Yes It’s True: Two films seem to mirror Covid-19 crisis

Yes It’s True: Two films seem to mirror Covid-19 crisis

I posted not long ago a column about how Rod Serling’s Twilight Zone episode “The Monsters Are Due on Maple Street” somehow called to mind the current Covid-19 pandemic.

After enduring seven months of this viral health crisis, I’m beginning to recall two excellent dramatic films that seem to describe some of the horrors we are facing as a society.

The two movies are “The Invasion of the Body Snatchers,” starring Kevin McCarthy, a science fiction yarn from 1956, and “Testament,” starring the great Jane Alexander, from 1983.

The Body Snatchers plot revolves around a sort of disease that spreads like a virus and turns its human hosts into zombie-like creatures.

The crucial way to contract the disease is to fall asleep, so McCarthy near the end of the story is frantically trying to leave an infected community with his girlfriend, who inadvertently takes a brief nap and awakens to tell him, “It’s not so bad.”

The final scene has McCarthy making it to another town, but everybody there believe he’s crazy and they haul him away to “the funny farm.”

“Testament” packs an even more emotional wallop. A suburban community in California has an ordinary afternoon interrupted by a TV blackout and sketchy reports of a nuclear blast occurring in the U.S.

Unlike companion “shock treatment” films with a nuclear holocaust theme of the era (“The Day After” and “Threads”), “Testament is low key, but desperate.

People in the town slowly, but surely die of radiation sickness that creeps in from other areas. Alexander deftly portrays a suburban housewife who somehow loses track of her husband who works miles away and watches her daughter and young son die in agony.

One of the most heartbreaking scenes ever filmed is when Alexander rocks her dying youngest son and sings a lullaby to him.

Her eldest son grows up fast emotionally and the two family members rescue a mentally-challenged Asian lad whose father, a gas station owner, died. She tries, but fails to commit suicide with both via carbon monoxide.

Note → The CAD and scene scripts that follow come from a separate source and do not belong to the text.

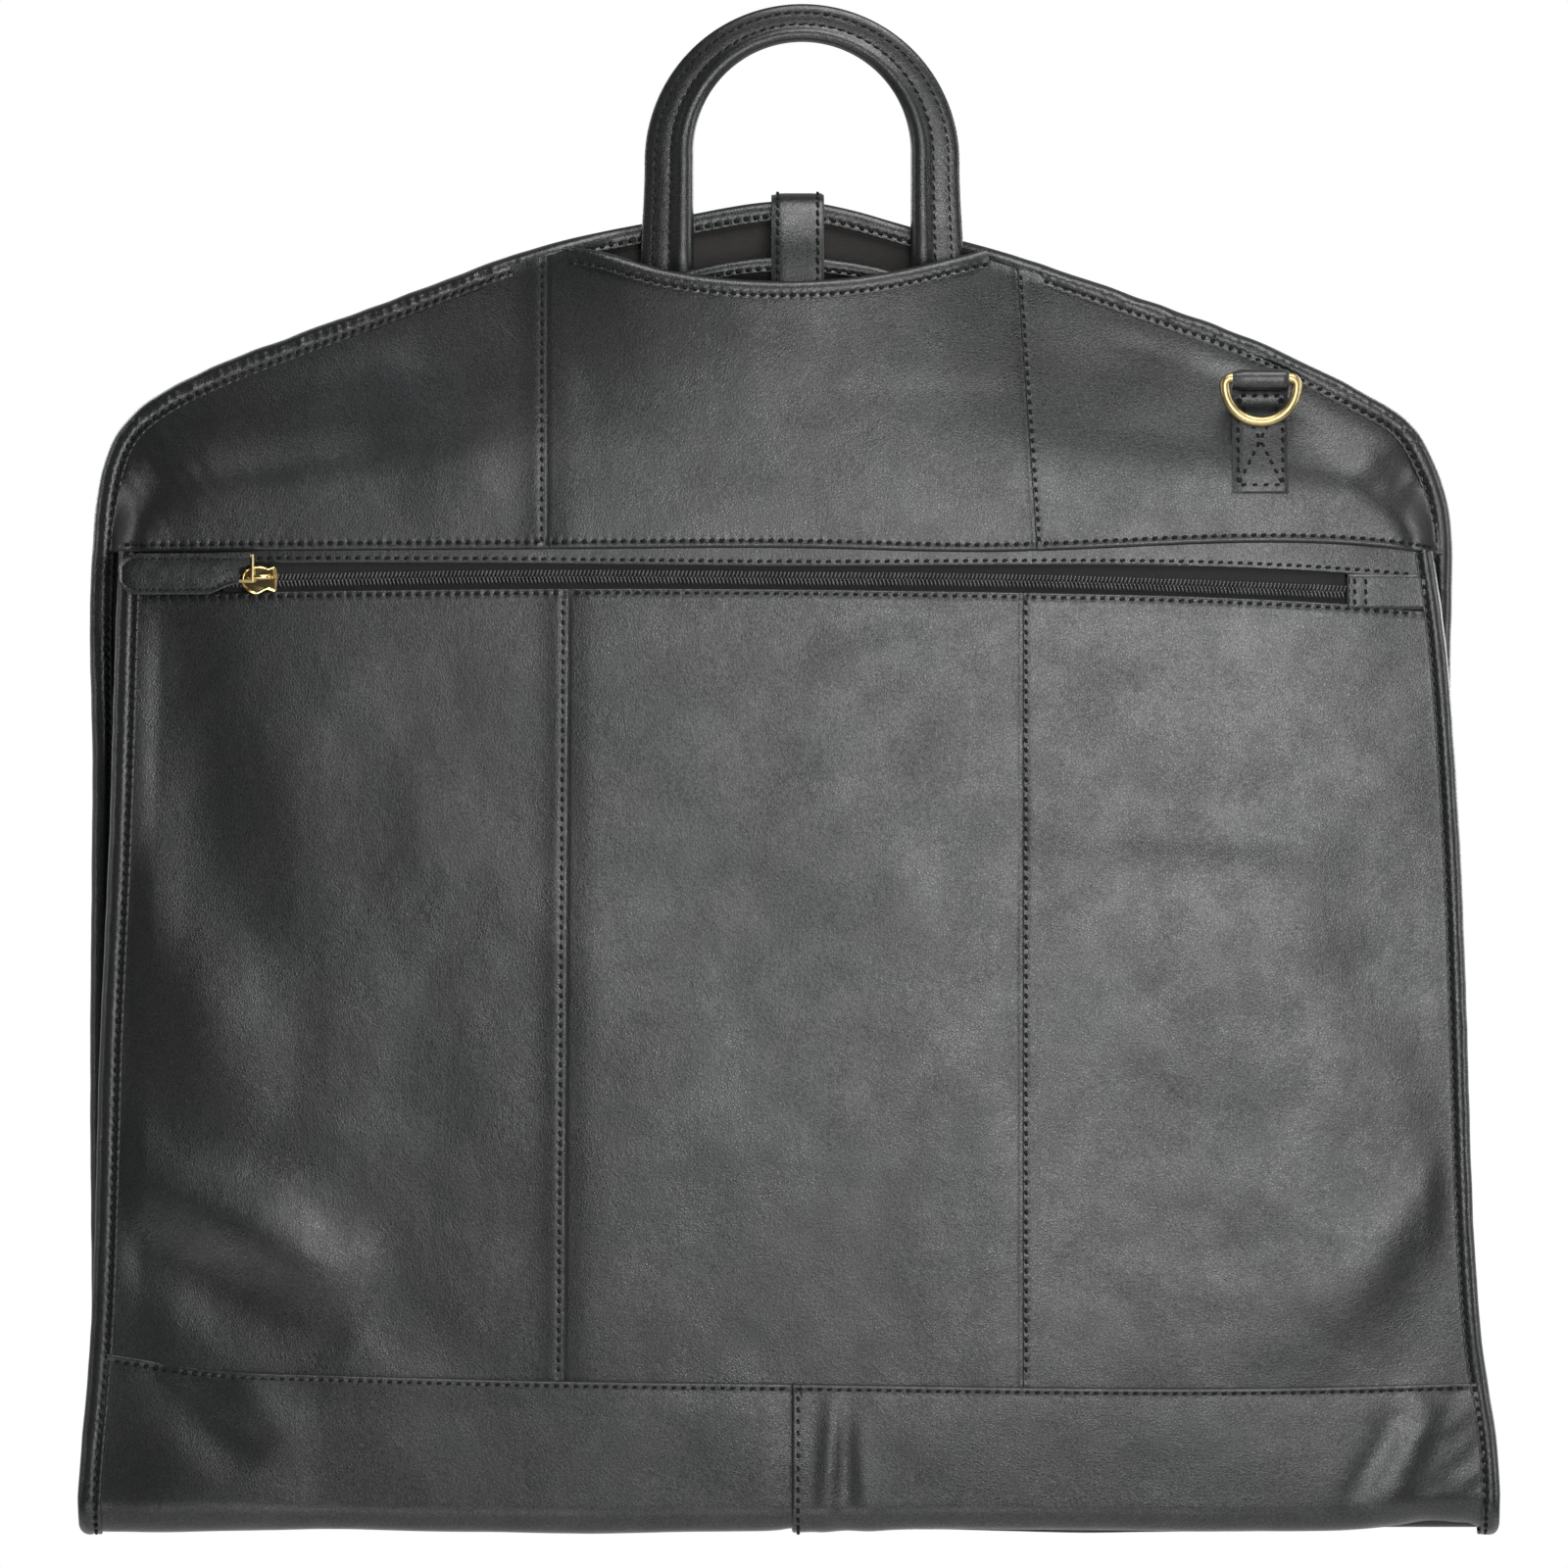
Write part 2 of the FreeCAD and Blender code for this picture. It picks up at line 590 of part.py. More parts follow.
def d_ring(x, side):
    """A D of round wire: a straight bar at the top, short legs and a half circle below."""
    y = ring_axis(side)
    r = RING_WIRE / 2
    reach = RING_INSIDE / 2 + r
    bend_z = RING_Z - RING_DROP + reach
    bow = Part.makeTorus(reach, r, V(x, y, bend_z), V(0, 1, 0))
    bow = bow.common(block(x - FAR, x + FAR, y - r - 1, y + r + 1, BELOW, bend_z))
    bar = along_x(r, y, RING_Z, x - reach + RING_CORNER, x + reach - RING_CORNER)
    parts = [bow, bar]
    for s in (-1, 1):
        parts.append(along_z(r, x + s * reach, y, bend_z, RING_Z - RING_CORNER))
        centre = V(x + s * (reach - RING_CORNER), y, RING_Z - RING_CORNER)
        bend = Part.makeTorus(RING_CORNER, r, centre, V(0, 1, 0))
        x0, x1 = sorted((centre.x, centre.x + s * 2 * reach))
        parts.append(bend.common(block(x0, x1, y - r - 1, y + r + 1, RING_Z - RING_CORNER, ABOVE)))
    return joined(parts)


# ---- the fold: band and binding round the bottom -------------------------------------------------


def band_x(side):
    """Left or right piece of the bottom band, from and to."""
    half = UPPER_RIGHT[2][0] - WALL_INSET
    return (-half, BAND_SEAM - CLEAR / 2) if side < 0 else (BAND_SEAM + CLEAR / 2, half)


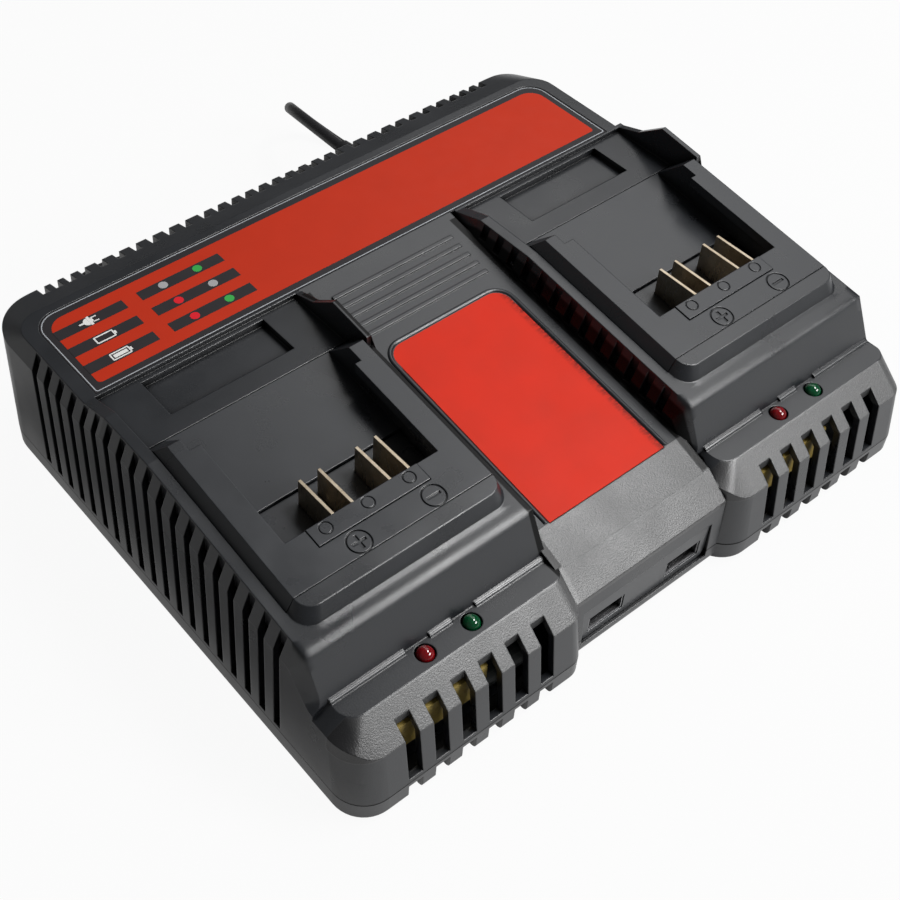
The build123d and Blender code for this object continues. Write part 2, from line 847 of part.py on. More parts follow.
post_foot = foot_height + base_floor / 2
standoffs = [upright(x, y, post_foot, main_board_height, standoff_diameter) for x, y in standoff_places]
standoffs += [upright(x, y, post_foot, usb_board_bottom, standoff_diameter) for x, y in usb_standoff_places]
bosses = [upright(x, y, foot_height, seam_height, boss_diameter) for x, y in screw_places]
base_cuts = [upright(x, y, foot_height, foot_height + foot_sink, foot_diameter + 2 * foot_gap)
             for x, y in foot_places.values()]
base_cuts += [upright(x, y, 0, seam_height + 1, screw_shank + 2 * screw_gap) for x, y in screw_places]
base_cuts += [upright(x, y, 0, screw_seat, screw_well) for x, y in screw_places]
base_cuts += [upright(x, y, base_floor_top, main_board_height + 1, board_screw_shank)
              for x, y in standoff_places]
base_cuts.append(box_between(-port_opening, port_opening, port_face_y - 1, port_face_y + wall + 1,
                             port_frame_bottom - port_gap, 20))
for x in bay_centres.values():
    for place in front_slot_xs:
        base_cuts.append(box_between(x + place - front_slot_width / 2, x + place + front_slot_width / 2,
                                     front_y - 2, front_y + notch_depth, -1, notch_top))
notch_walls = []
for x in bay_centres.values():
    first, last = x + front_slot_xs[0] - front_slot_width, x + front_slot_xs[-1] + front_slot_width
    notch_walls.append(box_between(first, last, front_y + wall, front_y + notch_depth + notch_wall,
                                   post_foot, notch_top + notch_wall))
with BuildPart() as base_shell:
    for x in bay_centres.values():
        add(Pos(x, 0, 0) * base_bay.part)
    add(base_rear.part)
    add(base_mid.part)
    add(tray_hollow, mode=Mode.SUBTRACT)
    add(standoffs + bosses + notch_walls)
    add(base_cuts, mode=Mode.SUBTRACT)
save(base_shell.part, "base_shell")

# Rubber feet, each pressed into its seat
for name, (x, y) in foot_places.items():
    with BuildPart() as foot:
        add(upright(x, y, 0, foot_height + foot_sink, foot_diameter))
        chamfer(foot.edges().filter_by(GeomType.CIRCLE).sort_by(Axis.Z)[0], foot_chamfer)
    save(foot.part, f"foot_{name}")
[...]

In the very last scene, the three are sitting at the kitchen table by candlelight because there is no electricity to celebrate a birthday. When she encourages the boys to make a wish, her son asks, “but what do we wish for, Mom?”

We now have learned of more than 235,000 Americans who have died of an invisible enemy, the Coronavirus, yet there still are people who willfully choose ignorance over science and have made the disastrous decision to make a health crisis into a political crisis.

It is possible that supposedly the most intelligent species ever to inhabit this planet could be wiped out by a microscopic enemy, and eventually leave no trace that we were here.

I want to wish President-Elect Joe Biden and his administration lotsa luck in meeting the challenges ahead. I don’t know how it can be done, but it must.